Once Jalaluddin became aware that you can find the unmoving center of your being, he tried for thirty-six hours non-stop, without eating, without drinking – he was determined to whirl to his absolute capacity, not to hold back anything…unless he falls, he is not going to stop. Thirty-six hours he whirled, a great crowd watched. The crowd went on changing; people had to go to eat and then they came again. People had to do their work and then they came again; thirty-six hours is a long period. And after thirty-six hours he fell down. And people heard a great laughter.
Jalaluddin was laughing loudly, and he said, “You think you have seen me falling, I have also seen myself falling. These thirty-six hours I have not moved a single inch. Now I don’t have to go to Mecca in search of God, I have found him. In the unmoving center of my own being, he is.”
The followers of Rumi don’t have great scriptures, don’t have any rituals, except whirling, and a few beautiful poems by Jalaluddin Rumi, which he used to sing after whirling and falling. He will get up and he will be so drunk – in that drunkenness he will sing a song, and those songs have been collected. That is the only literature the followers of Rumi have.
These lines are also from one of the poems of Rumi. Each sentence is impeccable – not only true, but also utterly beautiful.
We are the mirror, that’s what I have been saying to you again and again; that we are not the doer, we are only the mirror. Don’t get identified with your doings, with your actions; remain a witness, just a watcher. But we are not taught the most essential things of life, we are taught all kinds of stupid things.

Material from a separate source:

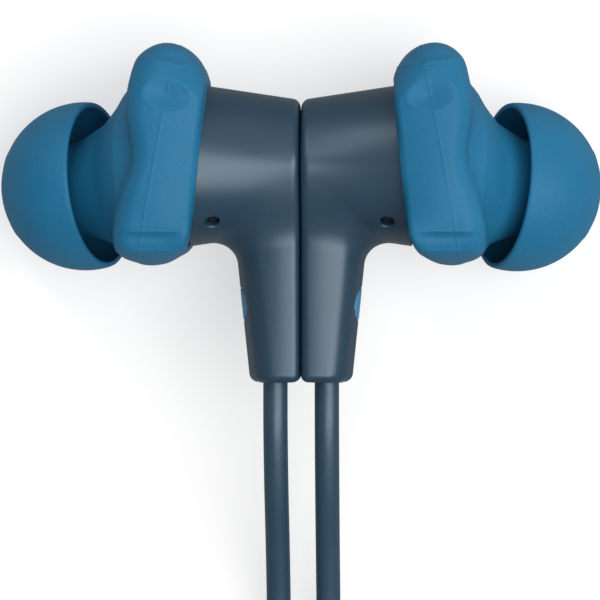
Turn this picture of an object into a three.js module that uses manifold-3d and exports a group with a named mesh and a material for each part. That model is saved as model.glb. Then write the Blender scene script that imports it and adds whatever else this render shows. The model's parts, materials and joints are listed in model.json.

The most essential is the art of watchfulness.
I have heard, a drunkard came home in the night. And however drunk you may be, the closer you come to home, as you remember your wife, you almost start becoming sober…just the remembrance. And that day was special, because the wife had got so tired…in the middle of every night he will come, and she will have to get up and open the door, and then the fight…. So she had given him the key that day and told him, “Now behave! When you come home be as silent as possible.”
So he was moving very silently – and a policeman was watching. He thought, This is strange, it is his own house, and he is going as if he is a thief. And finally the drunk tried hard to find the lock. Somehow he managed to find the lock, holding the lock in one hand and the key in another, but he could not manage to make the key enter into the lock. Both his hands were shaking. He said, “This is strange. Is there anybody to help me? The house is shaking.”
The policeman came and he said, “What is the matter?”
He said, “You just hold the house for a moment, so I can open the lock.”
The policeman laughed. He said, “You just give me the key and I will open the lock.” So the policeman opened the lock.
The drunkard wanted no trouble that day. The wife had been really very graceful in giving the key. But on the way he had been fighting with another drunkard, and the other drunkard had scratched him, and blood was oozing from many places in his face. So first he entered into the house, very cautiously – but he stumbled, and the wife said, “Who is there?”